→ Given task: Collect all lines from the records below that include the word "starts".

→ Task inputs:
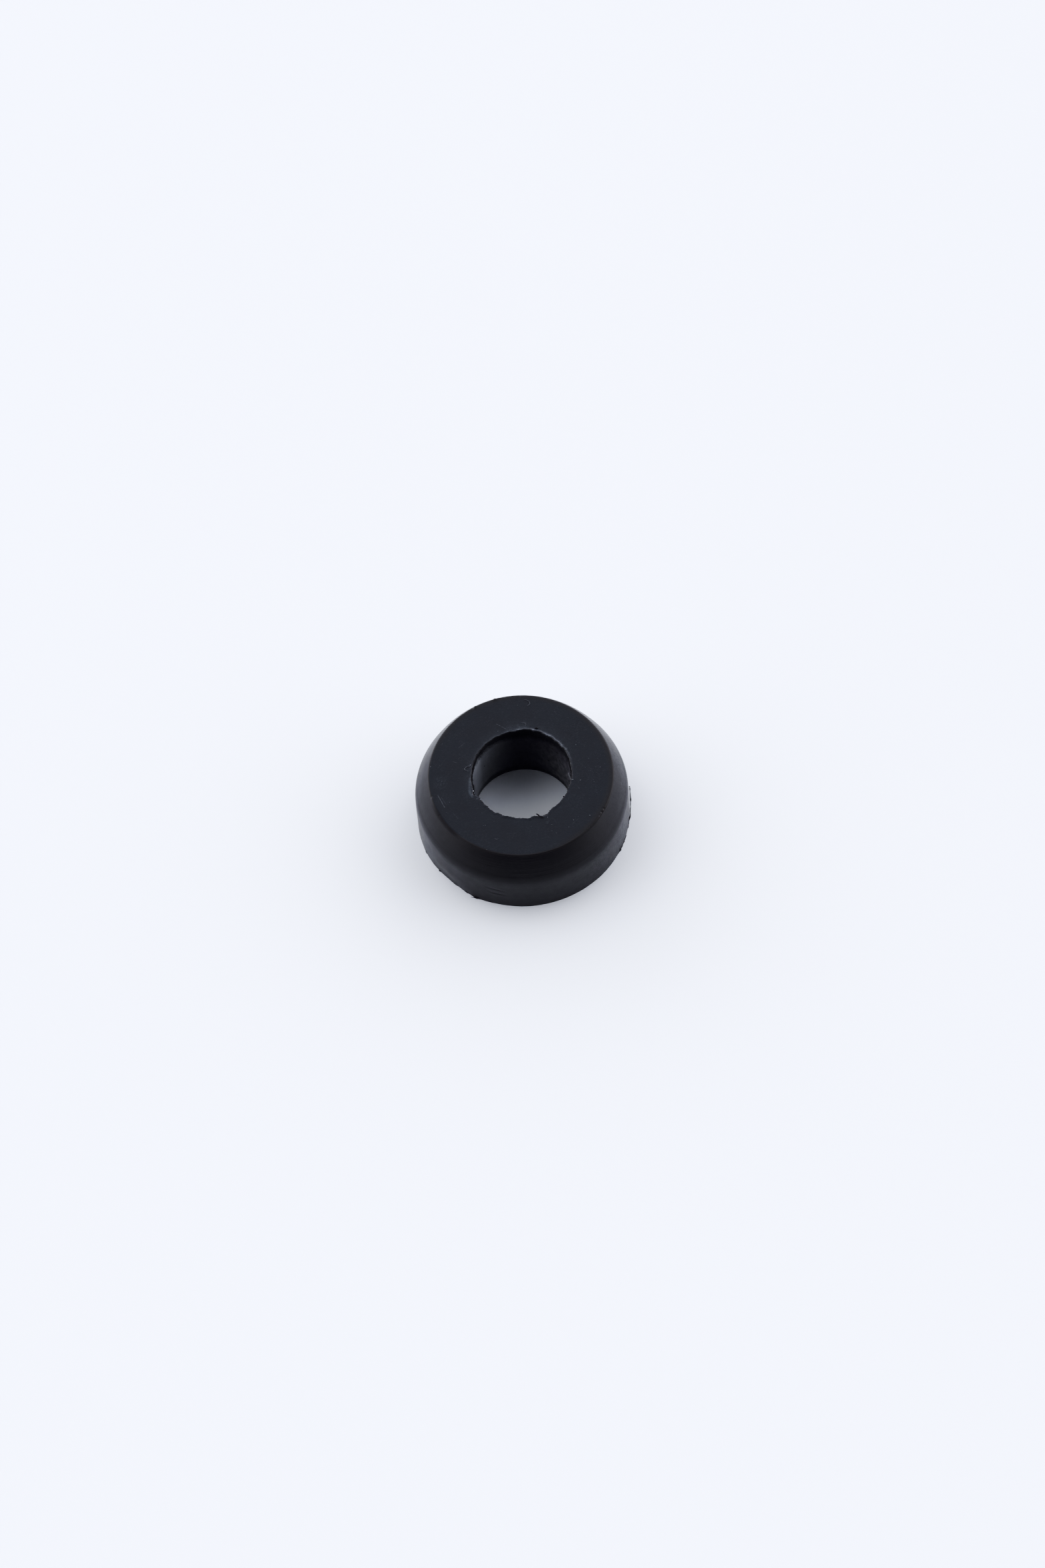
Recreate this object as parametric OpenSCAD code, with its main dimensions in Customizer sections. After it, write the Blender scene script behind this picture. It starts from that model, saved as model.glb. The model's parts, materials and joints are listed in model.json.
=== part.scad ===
// Tapered rubber grommet.
//
// One moulded ring of black rubber. A straight cylindrical band stands on a
// flat base. Above a softly rounded shoulder the outside tapers in to a flat
// top face, and one plain round hole runs through from top to base.
//
// Frame: millimetres, +Z up. The origin is at the centre of the base face, so
// the ring rests on z = 0 and its hole runs along Z.

/* [Body] */
// Outside diameter of the straight band
outer_d = 25; // [24:0.1:40]
// Overall height, from the base face to the top face
height = 9.2; // [9:0.1:16]
// Height at which the line of the band and the line of the taper would meet
shoulder_z = 5.9; // [4.5:0.1:6.5]
// Outside diameter of the flat top face
top_d = 21.6; // [18:0.1:22.4]

/* [Hole] */
// Diameter of the hole, which grips the spigot or bolt that passes through it
bore_d = 11.8; // [3:0.1:14]
// Radius on the hole's bottom edge, which leads the spigot in
bore_edge_r = 0.15; // [0.05:0.05:0.5]

/* [Edges] */
// Radius where the band blends into the taper
shoulder_r = 2.9; // [0.5:0.1:4]
// Radius on the outer edge of the top face, which is nearly sharp
top_edge_r = 0.12; // [0.05:0.01:0.4]
// Radius on the outer edge of the base, at the mould's parting line
base_edge_r = 0.12; // [0.05:0.01:0.4]

/* [Looks] */
// Colour of the rubber
rubber = "#1f2024"; // ["#1f2024":Black, "#3a3b40":Dark grey, "#6b2d22":Red oxide]

/* [Hidden] */

$fn = 128;

outer_r = outer_d / 2;
top_r = top_d / 2;
bore_r = bore_d / 2;

// The four outer corners of the half section, from the base edge round to the
// hole's top edge. The axis of the ring is the section's Y axis.
base_in = [bore_r, 0];
base_out = [outer_r, 0];
shoulder = [outer_r, shoulder_z];
top_out = [top_r, height];
top_in = [bore_r, height];

// Unit vector from a to b
function unit(a, b) = (b - a) / norm(b - a);

// Half of the angle at corner b, between its sides to a and to c
function half_angle(a, b, c) = acos(unit(b, a) * unit(b, c)) / 2;

// Point along the side from b towards a where an arc of radius r is tangent
function tangent_pt(a, b, c, r) = b + unit(b, a) * r / tan(half_angle(a, b, c));

// Centre of the arc of radius r that rounds corner b
function arc_centre(a, b, c, r) =
    b + unit([0, 0], unit(b, a) + unit(b, c)) * r / sin(half_angle(a, b, c));

// The sliver that rounding takes off corner b: the kite between the corner,
// the two tangent points and the arc's centre, less the arc's own circle.
module corner_waste(a, b, c, r) {
    m = arc_centre(a, b, c, r);
    difference() {
        polygon([b, tangent_pt(a, b, c, r), m, tangent_pt(c, b, a, r)]);
        translate(m) circle(r = r);
    }
}

// Half section of the ring, with every edge in its true form
module ring_section() {
    difference() {
        polygon([base_in, base_out, shoulder, top_out, top_in]);
        corner_waste(base_in, base_out, shoulder, base_edge_r);
        corner_waste(base_out, shoulder, top_out, shoulder_r);
        corner_waste(shoulder, top_out, top_in, top_edge_r);
        corner_waste(top_in, base_in, base_out, bore_edge_r);
    }
}

// The whole grommet, turned about Z
module grommet() {
    color(rubber)
    rotate_extrude()
    ring_section();
}

grommet();
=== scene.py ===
import json
import math

import bpy
import numpy as np
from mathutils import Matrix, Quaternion, Vector


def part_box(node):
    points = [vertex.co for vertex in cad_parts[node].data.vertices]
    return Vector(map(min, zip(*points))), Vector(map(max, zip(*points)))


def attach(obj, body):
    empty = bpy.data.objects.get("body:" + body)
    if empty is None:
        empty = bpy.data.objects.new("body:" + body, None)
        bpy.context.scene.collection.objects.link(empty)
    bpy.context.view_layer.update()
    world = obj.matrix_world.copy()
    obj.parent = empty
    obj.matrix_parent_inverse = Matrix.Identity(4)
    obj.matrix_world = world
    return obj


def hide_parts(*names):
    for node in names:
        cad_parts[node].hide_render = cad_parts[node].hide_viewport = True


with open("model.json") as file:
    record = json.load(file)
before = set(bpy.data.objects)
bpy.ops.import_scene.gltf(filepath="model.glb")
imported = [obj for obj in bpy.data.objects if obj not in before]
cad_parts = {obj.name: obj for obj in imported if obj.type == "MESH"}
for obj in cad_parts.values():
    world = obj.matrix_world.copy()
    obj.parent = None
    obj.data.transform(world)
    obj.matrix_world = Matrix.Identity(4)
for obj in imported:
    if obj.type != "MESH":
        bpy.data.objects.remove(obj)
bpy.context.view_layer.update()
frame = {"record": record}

MM = 0.001

# ---------------------------------------------------------------- dimensions
# Everything is worked out in millimetres and turned into metres at the end.
box_lo, box_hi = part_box("grommet")
H = box_hi.z / MM                              # top face
R = (box_hi.x - box_lo.x) / 2 / MM             # band
bore = next(m for m in frame["record"]["mounts"] if m["name"] == "bore")
RB = bore["dims"]["r_mm"]                      # bore wall
RT = 10.8                                      # outer edge of the top face
ZS = 5.9                                       # corner between band and taper
FR = 2.9                                       # radius that rounds that corner
CX, CY = 0.13, 0.105                           # the bore sits a little off centre


# ---------------------------------------------------------------- noise
def _hash(ix, iy, iz, seed):
    n = (ix.astype(np.int64) * 374761393 + iy.astype(np.int64) * 668265263
         + iz.astype(np.int64) * 2147483647 + seed * 1442695041) & 0xFFFFFFFF
    n = ((n ^ (n >> 13)) * 1274126177) & 0xFFFFFFFF
    n = ((n ^ (n >> 16)) * 2246822519) & 0xFFFFFFFF
    n = n ^ (n >> 15)
    return (n & 0xFFFFFF) / float(0xFFFFFF)


def noise3(x, y, z, seed=0):
    """Smooth value noise, from -1 to 1, with a feature about 1 unit across."""
    x, y, z = np.broadcast_arrays(*(np.asarray(v, float) for v in (x, y, z)))
    ix, iy, iz = np.floor(x), np.floor(y), np.floor(z)
    fx, fy, fz = x - ix, y - iy, z - iz
    fx, fy, fz = (f * f * f * (f * (f * 6 - 15) + 10) for f in (fx, fy, fz))
    out = 0.0
    for dx in (0, 1):
        for dy in (0, 1):
            for dz in (0, 1):
                w = ((fx if dx else 1 - fx) * (fy if dy else 1 - fy)
                     * (fz if dz else 1 - fz))
                out = out + w * _hash(ix + dx, iy + dy, iz + dz, seed)
    return out * 2 - 1


def fbm(x, y, z, seed=0, octaves=3, gain=0.5):
    total, amp, norm = 0.0, 1.0, 0.0
    for k in range(octaves):
        total = total + amp * noise3(x * 2 ** k, y * 2 ** k, z * 2 ** k, seed + 17 * k)
        norm += amp
        amp *= gain
    return total / norm


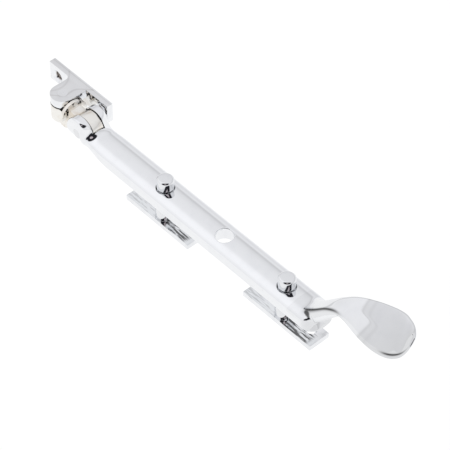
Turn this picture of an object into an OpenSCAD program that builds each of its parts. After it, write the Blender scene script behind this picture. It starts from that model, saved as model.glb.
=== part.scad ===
// Spoon-end casement stay with two stay pins, laid out as on a closed window.
// Origin: centre of the sash plate's back face. +X runs along the arm to the spoon,
// +Y points at the sash, +Z is up. Millimetres.

/* [Sash bracket] */
// Length of the sash plate along X
plate_l = 44; // [38:1:60]
// Height of the sash plate
plate_h = 11; // [9:0.5:14]
// Thickness of the sash plate
plate_t = 3.5; // [2.5:0.5:5]
// Gap between the plate and the flange or head in front of it
plate_gap = 1.8; // [1:0.1:5]
// Thickness of the lug that carries the swivel
lug_t = 4.6; // [3.5:0.1:6]
// Radius of the eye at the end of the lug
eye_r = 6.3; // [5.5:0.1:7.6]
// Distance of the sash screws from the plate's ends
screw_inset = 5.6; // [5:0.1:7]
// Height of the sash screws from the plate's middle
screw_z = -1; // [-2:0.1:1]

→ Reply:
Recreate this object as parametric OpenSCAD code, with its main dimensions in Customizer sections. After it, write the Blender scene script behind this picture. It starts from that model, saved as model.glb. The model's parts, materials and joints are listed in model.json.
Turn this picture of an object into an OpenSCAD program that builds each of its parts. After it, write the Blender scene script behind this picture. It starts from that model, saved as model.glb.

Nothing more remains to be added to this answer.